◆ **TASK TO COMPLETE**
Count every line where "hidden" occurs. Give the total alone.

◆ **DATA SHOWN**
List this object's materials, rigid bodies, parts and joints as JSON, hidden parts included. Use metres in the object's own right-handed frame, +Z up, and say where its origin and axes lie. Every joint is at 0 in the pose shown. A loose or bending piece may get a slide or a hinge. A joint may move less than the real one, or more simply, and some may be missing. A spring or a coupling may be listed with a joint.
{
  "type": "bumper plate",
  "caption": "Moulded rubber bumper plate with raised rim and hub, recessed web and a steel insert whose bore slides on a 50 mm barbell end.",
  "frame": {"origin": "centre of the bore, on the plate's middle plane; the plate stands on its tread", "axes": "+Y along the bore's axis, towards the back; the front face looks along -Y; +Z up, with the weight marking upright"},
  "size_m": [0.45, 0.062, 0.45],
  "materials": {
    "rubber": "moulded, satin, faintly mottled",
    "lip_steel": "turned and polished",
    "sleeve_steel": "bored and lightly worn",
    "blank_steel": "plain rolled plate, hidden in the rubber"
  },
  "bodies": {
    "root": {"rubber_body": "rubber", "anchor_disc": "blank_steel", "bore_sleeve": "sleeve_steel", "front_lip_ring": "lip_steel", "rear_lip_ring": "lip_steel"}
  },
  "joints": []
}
==
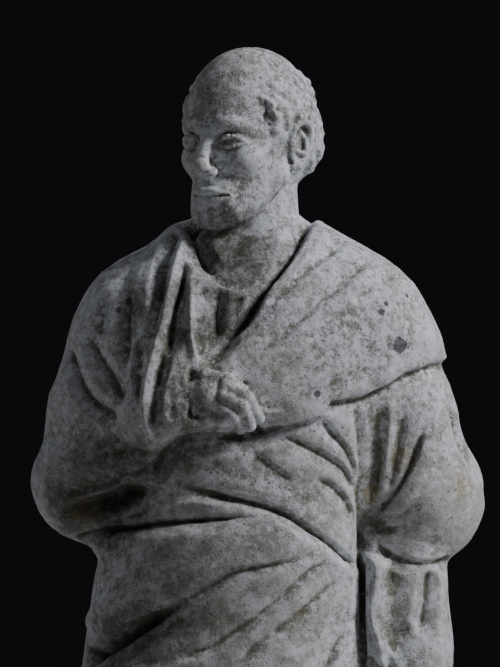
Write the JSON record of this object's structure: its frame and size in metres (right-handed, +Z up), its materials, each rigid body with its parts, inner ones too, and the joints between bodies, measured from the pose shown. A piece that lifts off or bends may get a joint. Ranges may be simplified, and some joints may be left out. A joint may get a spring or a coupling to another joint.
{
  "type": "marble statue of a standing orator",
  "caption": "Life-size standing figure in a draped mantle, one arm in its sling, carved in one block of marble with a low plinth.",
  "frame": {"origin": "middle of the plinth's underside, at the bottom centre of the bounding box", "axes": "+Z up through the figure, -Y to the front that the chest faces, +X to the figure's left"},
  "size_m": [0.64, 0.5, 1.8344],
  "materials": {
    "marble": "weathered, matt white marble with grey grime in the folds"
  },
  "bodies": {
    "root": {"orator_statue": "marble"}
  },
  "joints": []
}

◆ **TASK RESPONSE**
2